In other U.N. news, outgoing U.S. Ambassador John Bolton joined a group of international lawyers and former diplomats Thursday to announce plans to charge Iranian President Mahmoud Ahmadinejad with inciting genocide against Israel. Ahmadinejad has called for Israel’s elimination and this week said Israel would soon be “wiped out.”
U.N. Ambassador John Bolton: “In the case of Ahmadinejad, not only is what he says outrageous and unacceptable, but what he’s doing about it and what his government is doing about it demonstrates that this is not merely a series of statements about his intentions. His government is seeking to acquire the capabilities to do exactly what he’s talking about.”

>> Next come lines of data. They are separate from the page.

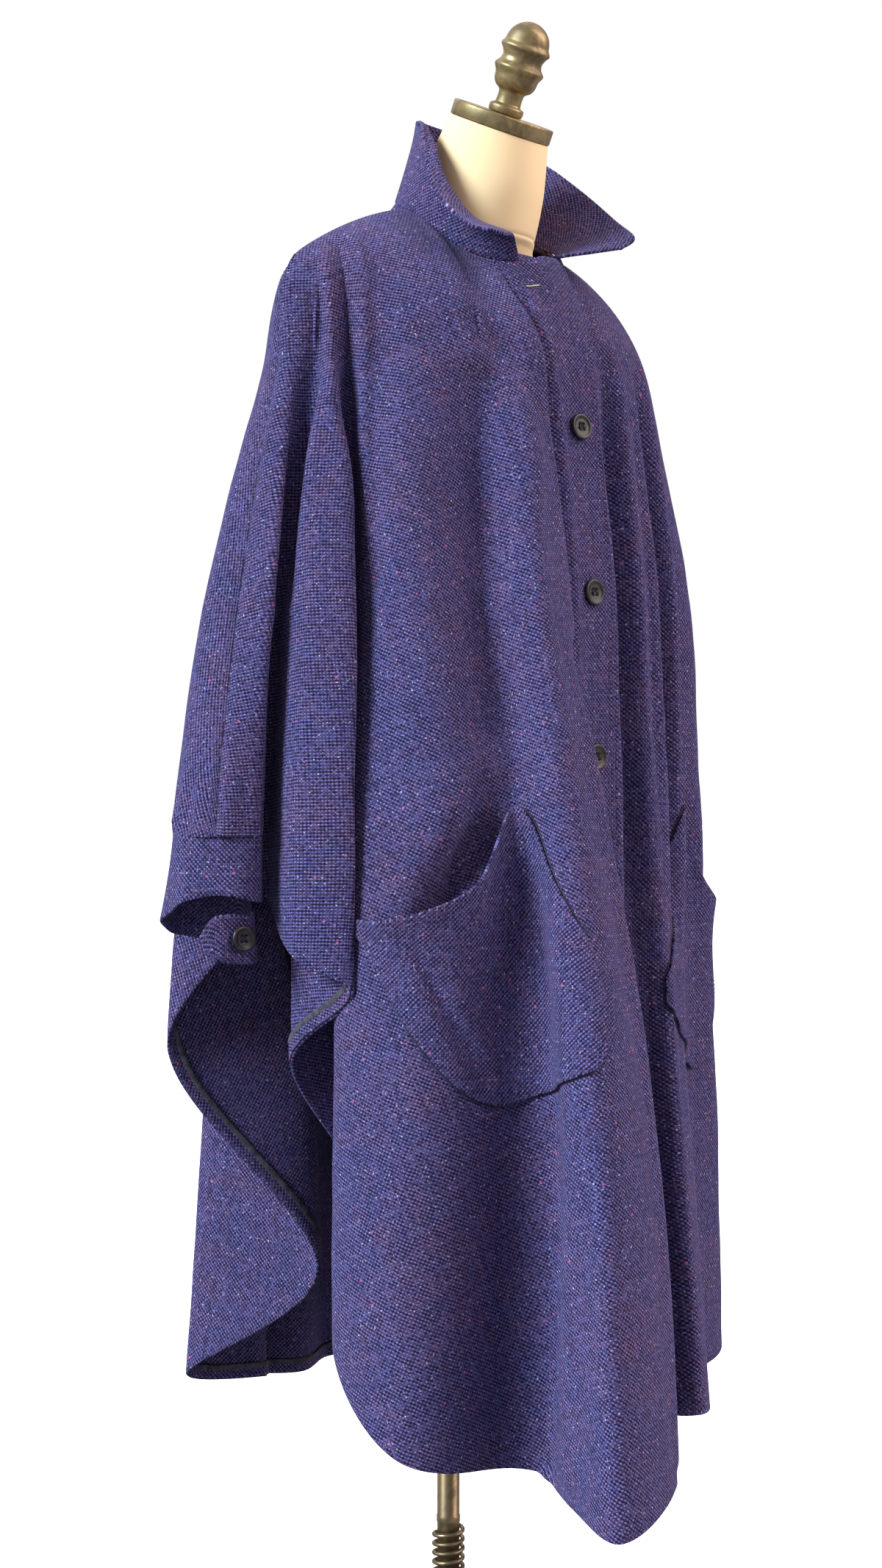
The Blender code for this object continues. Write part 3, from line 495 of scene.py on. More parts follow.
def hornMaterial(patina):
    # dark horn: brown streaks under a worn polish
    material, s, shader = newMaterial("darkButton", (0.03, 0.026, 0.03))
    marks = s.group(patina, {"Place": s.node("TexCoord", {})["Object"], "Cloud scale": 120.0,
                             "Chip share": -0.5})
    s.set(shader, {"Base Color": s.mix(marks["Tarnish"], horn["dark"], horn["streak"]),
                   "Roughness": s.blend(marks["Scratches"], horn["polished"], horn["worn"]),
                   "Normal": s.bump(0.15, 0.08 * mm, marks["Scratches"]),
                   "Specular IOR Level": horn["specular"]})
    return material


print("materials")
weave, patina = plainWeaveGroup(), patinaGroup()
looks = {"wool": woolMaterial(weave, knotsGroup()), "linen": linenMaterial(weave),
         "darkButton": hornMaterial(patina)}
looks.update({name: threadMaterial(name, *values) for name, values in threadLooks.items()})
looks.update({name: metalMaterial(name, patina, *values) for name, values in metals.items()})


body = {
    "wall": 2.6 * mm,          # cloth thickness
    "seamGap": 0.35 * mm,      # between panels that are sewn together
    "columnStep": 7 * mm,
    "shoulderRows": 24,
    "hangingRows": 104,
    "underlap": 11 * mm,       # the left front under the right one at the neck
    "underlapEnd": 0.62, "underlapFade": 0.28,
    "fallRead": 0.02,          # the height over which a fold line's fall is read
    "edgeRound": 0.9 * mm,
}
hangLevels = np.array([1.28, 1.08, 0.87, 0.60, 0.30])
neck = {"halfWidth": 0.078, "halfDepth": 0.080, "centreY": -0.0385, "frontZ": 1.400, "backZ": 1.472,
        "droop": 18.5 * mm, "droopEnd": math.radians(96), "sideTurn": math.radians(108)}
shoulder = {"tip": np.array([0.205, 0.003, 1.386]), "arch": 9 * mm, "archPower": 0.7, "end": 1.7}
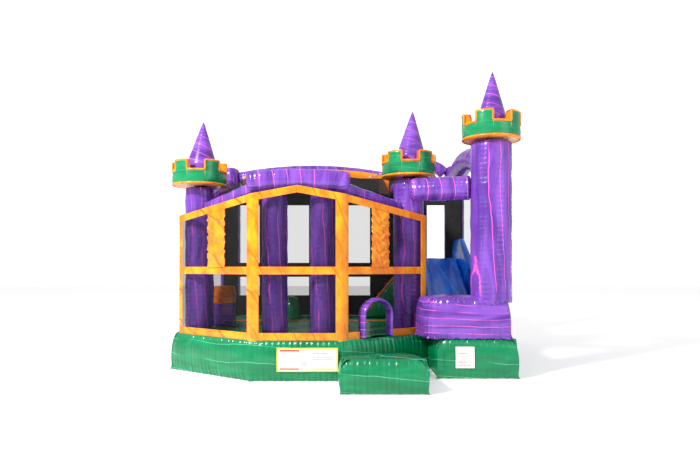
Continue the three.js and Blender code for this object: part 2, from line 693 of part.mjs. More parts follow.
function rocker() {
  const lever = box(-6, 6, -16, 16, -10, 10);
  const pins = new THREE.CylinderGeometry(2.5, 2.5, 28, 10).rotateX(Math.PI / 2);
  return join([lever, pins]);
}

function blower() {
  const { x, y, axisZ, halfWidth, wall } = BLOWER;
  const group = new THREE.Group();
  group.position.set(x, y, 0);
  const innerSide = wall - halfWidth + GAP;
  const motor = join([
    airPortAlongX(innerSide, -50, 0, 0, 75),
    airPortAlongX(-55, 20, 0, 0, 8),
  ]);
  const motorMesh = piece('blower_motor', motor, metal(COLOURS.steel));
  const wheel = piece('blower_impeller', impeller(), plastic(COLOURS.black));
  motorMesh.position.z = axisZ;
  wheel.position.z = axisZ;
  const toggle = piece('blower_switch', rocker(), plastic(COLOURS.black));
  toggle.position.set(SWITCH.x, SWITCH.y, SWITCH.z);
  toggle.rotation.z = -THREE.MathUtils.degToRad(SWITCH.tilt);
  group.add(piece('blower_housing', blowerHousing(), plastic(COLOURS.yellow)), motorMesh, wheel, toggle);
  return group;
}

function inflationSleeve() {
  const { outer, inner, start, end } = SLEEVE;
  const ring = ringAlongX(outer, inner, 0, end - start).rotateZ(Math.PI / 2).translate(BLOWER.x, start, AIR_Z);
  return piece('inflation_sleeve', weld(ring), vinyl(COLOURS.yellow));
}

// ---------- The whole bounce house ----------

const house = new THREE.Group();
house.add(
  base(),
  tower('left'), tower('middle'), tower('right'),
  columnsAndBeams(),
  bayWalls(),
  entranceArch(),
  otherWalls(),
  roofNet(),
  slideAndPlay(),
  labels(),
  tieRope(),
  anchor('left'), anchor('right'),
  deflationZip(),
  inflationSleeve(),
  blower(),
);

export default house;
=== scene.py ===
"""Looks of the castle bounce house: inflated vinyl chambers, netting, straps, slide and blower.

Metres, +Z up, front towards -Y, in the CAD frame.
"""
import math

import bmesh
import bpy
import numpy as np
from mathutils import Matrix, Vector


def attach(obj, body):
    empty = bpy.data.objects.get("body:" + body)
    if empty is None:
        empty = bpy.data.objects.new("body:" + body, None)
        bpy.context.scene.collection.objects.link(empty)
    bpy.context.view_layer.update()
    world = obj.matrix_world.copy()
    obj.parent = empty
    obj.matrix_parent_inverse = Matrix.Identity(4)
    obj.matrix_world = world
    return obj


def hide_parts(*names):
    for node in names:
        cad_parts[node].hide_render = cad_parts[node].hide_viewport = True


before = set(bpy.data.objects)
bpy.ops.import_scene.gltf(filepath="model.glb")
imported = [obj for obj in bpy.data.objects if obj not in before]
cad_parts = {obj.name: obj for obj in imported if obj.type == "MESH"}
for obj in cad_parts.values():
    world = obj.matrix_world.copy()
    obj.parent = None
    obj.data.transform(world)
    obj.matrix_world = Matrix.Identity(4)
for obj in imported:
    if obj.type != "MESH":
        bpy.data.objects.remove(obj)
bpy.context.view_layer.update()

# ---------- Driving dimensions ----------

TURN = 2 * math.pi
HOUSE = "house"
BASE_HEIGHT = 0.55
DECK = 0.552
SWELL = 0.028  # how far an inflated wall bulges past the line of its plan, except at the back
CORNER_ROUNDING = 0.03  # how far a wall draws in at the corners of its plan
PUCKER_PITCH = 0.075  # spacing of the puckers along a wall's seams
TUBE_PITCH = 0.06  # spacing of the puckers on columns and beams
TUBE_COLUMNS = 72  # points around a column or beam
STRAP_PROUD = 0.014  # how far a strap stands out from the plane of its wall
SEAM_INSETS = (0.055, 0.07)  # how far the ground seam and the top seam of the base stand in from its swell
BOUNCE_OUTLINE = [(-2.48, -1.48), (-1.18, -2.47), (0.08, -2.47), (1.32, -1.5), (1.32, 2.24), (-2.48, 2.24)]
SLIDE_OUTLINE = [(1.324, -2.28), (2.42, -2.28), (2.42, 2.24), (1.324, 2.24)]
STEP_OUTLINE = [(0.03, -3.33), (1.08, -3.33), (1.08, -1.702), (0.03, -2.523)]
END_WALL_OUTLINE = [
    (1.1, -1.68), (1.22, -2.2), (1.3, -2.262), (2.29, -2.262), (2.33, -2.22), (2.33, -1.6), (1.29, -1.56)]
CHANNEL_PITCH = 0.235  # sewn channels of the bouncing floor
FLOOR_INSET = 0.17
FLOOR_STRIPE = (0.58, 0.76)  # the one orange channel of the floor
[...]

The Bush administration has issued another public rejection of the Iraq Study Group’s call to open talks with Syria and Iran. In an interview with The Washington Post, Secretary of State Condoleezza Rice said the cost of reaching a deal with Iran and Syria would be too high.
The White House also denounced Democratic Senator Bill Nelson of Florida for meeting this week with Syrian President Bashar al-Assad. But more senators are on their way to Damascus. Democratic Senators Christopher Dodd of Connecticut and John Kerry of Massachusetts and Republican Senator Arlen Specter of Pennsylvania have all announced plans to visit Syria within the next month.
In Britain, the family of Jean Charles de Menezes has lost its appeal of a decision not to charge any of the police officers involved in his shooting death. De Menezes was the innocent Brazilian man shot in the London subway last year after police mistook him to be a possible terrorist.
Back in the United States, Democratic Senator Tim Johnson of South Dakota is said to be in stable, yet critical condition following an emergency operation to stop bleeding in his brain. Johnson’s illness could hand Senate control back to Republicans. If Johnson is forced to give up his seat, South Dakota Republican Governor Mike Rounds would choose his replacement. If Rounds were to choose a Republican, that would mean a 50-50 tie in the Senate. That would hand control back to Republicans because Vice President Dick Cheney would hold the tie-breaking vote.
In Florida, opponents of the death penalty have filed a petition to halt lethal injection after an execution of a death row prisoner took more than half an hour. The prisoner, murder convict Angel Diaz, was killed Wednesday by a three-drug cocktail used in Florida and other death penalty states. Witnesses reported Diaz appeared to suffer and had to have the drugs administered twice. Petitioners are asking the state Supreme Court to halt lethal injunction and order an autopsy on Diaz’s body. Diaz is a native of Puerto Rico. He was executed over the objections of Puerto Rican officials including Governor Acevedo Vila and Senate President Kenneth McClintock.
In Miami, a jailed man accused of leading the so-called Miami 7 has spoken out for the first time since his arrest last June. The man, Narseal Batiste, is one of seven charged with conspiring to blow up the Sears Tower in Chicago and FBI buildings in five cities. The case has drawn scrutiny because it appears to rest entirely on Batiste’s conversations with an FBI informant posing as a representative of al-Qaeda. The FBI later described the alleged plot as “aspirational rather than operational.” In an open letter, Batiste said his group never had terrorist intentions and only told the informant what he thought the informant wanted to hear so he could solicit money for his religious group.
In New Jersey, state lawmakers legalized same-sex civil unions Thursday but said those civil unions cannot be called “marriage.” The measure follows October’s ruling by New Jersey’s Supreme Court the state must grant gay couples the same legal rights as married heterosexuals.
In North Carolina, the woman at the center of the Duke lacrosse rape case is pregnant and due to give birth — roughly nine months after the party where she says she was assaulted and raped. The woman, an African American, was hired as a dancer for a lacrosse team party held in a house rented from Duke University. There she says she was beaten, raped and choked by three white lacrosse team members who also called her racial epithets. All three players have proclaimed their innocence.
And a federal appeals court has upheld the rejection of a case brought by descendants of slaves seeking reparations from several large American corporations. The court ruled slave descendants have no grounds to sue over injustices suffered by their ancestors and that the statute of limitations expired more than a century ago. But in a decision hailed by reparations advocates, the court ruled companies that try to conceal their past links to slavery can be charged with fraud.